Focusing on gender, Jacqueline Wilson (Ethnography, March 2008) examined the pencil markings, scratches in paintwork, and carvings in wooden fittings of the decommissioned Melbourne City Watch House in Australia.
While male inmates were primarily interested in asserting themselves by simply “tagging” their names, women were more social in their statements overall, Wilson found.
Specifically, graffiti in the women’s section showed more emphasis on networking and relationships between female inmates. Because Melbourne had only one facility for women with a small inmate population, the women’s graffiti demonstrated a pervasive concern with establishing alliances before arrival in the prison. They demonstrated their connections by writing “Mandy L’s Wendy,” by which the writer meant “Wendy has Mandy’s back, and vice versa.” M.K./E.B.
Despite the fact that the United States became a less hospitable place for them in the aftermath of 9/11, more Arab Americans than ever are declaring their racial identity as white.
Seeking an explanation for why, Kristine Ajrouch and Amaney Jamal (International Migration Review, Winter 2007) turned to the Detroit Arab American Study (DAAS)—the first-ever representative sample of Americans with Arab ancestry living in the Detroit metro area. (Unbeknownst to many, Detroit has one of the largest densities of Arab Americans in the United States.)
Different experiences with assimilation appear to be crucial.
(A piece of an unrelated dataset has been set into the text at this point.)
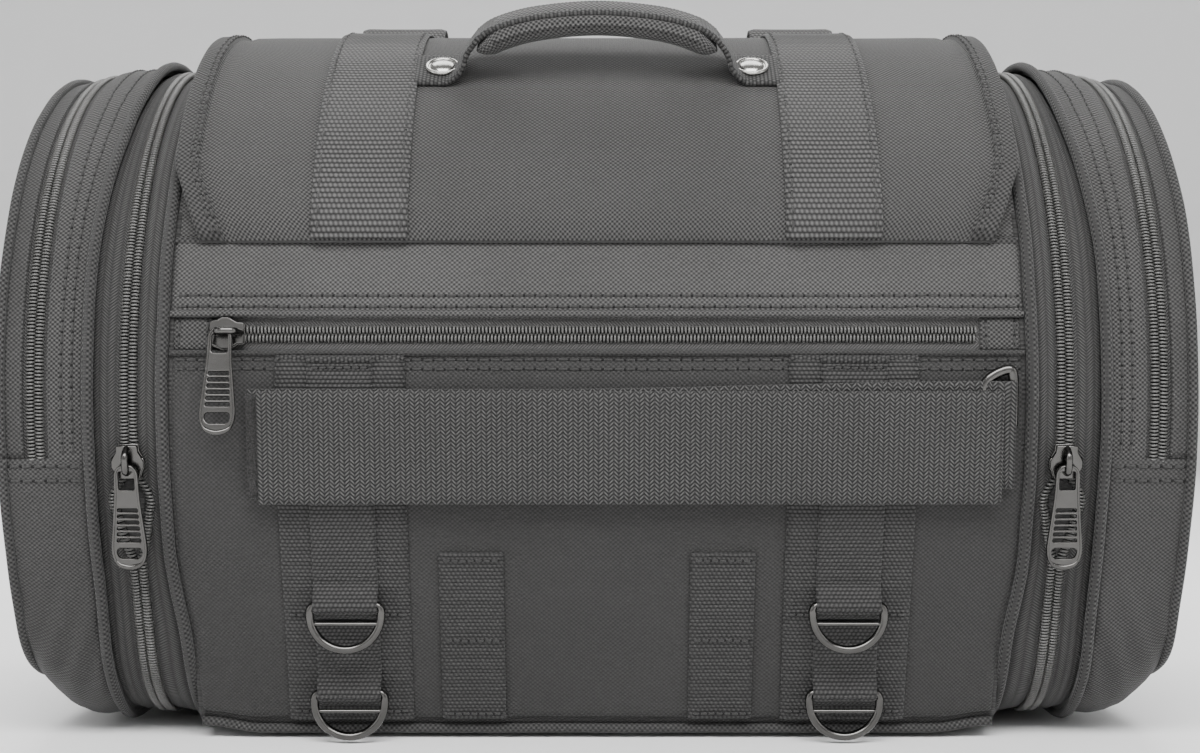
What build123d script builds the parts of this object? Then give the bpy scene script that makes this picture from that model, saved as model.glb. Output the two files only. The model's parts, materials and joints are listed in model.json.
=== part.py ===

Being Lebanese/Syrian or Christian, for example, made a respondent more likely to identify as white. Being older was also linked with a higher likelihood of identifying with the white majority, as was having strongly held feelings about being Arab American (the pan-ethnic category, as opposed to smaller, more localized national or religion affiliations). Indeed, while some Arab Americans reported only a strong white identity, many expressed a strong pan-ethnic attachment as well.
Like many other immigrant groups, Americans of Arab descent don’t necessarily see a conflict between their ethnic and racial identities in the United States. Being ethnic and white seems to be a way to claim a distinctive identity and place in the mosaic that is contemporary America. M.K./E.B.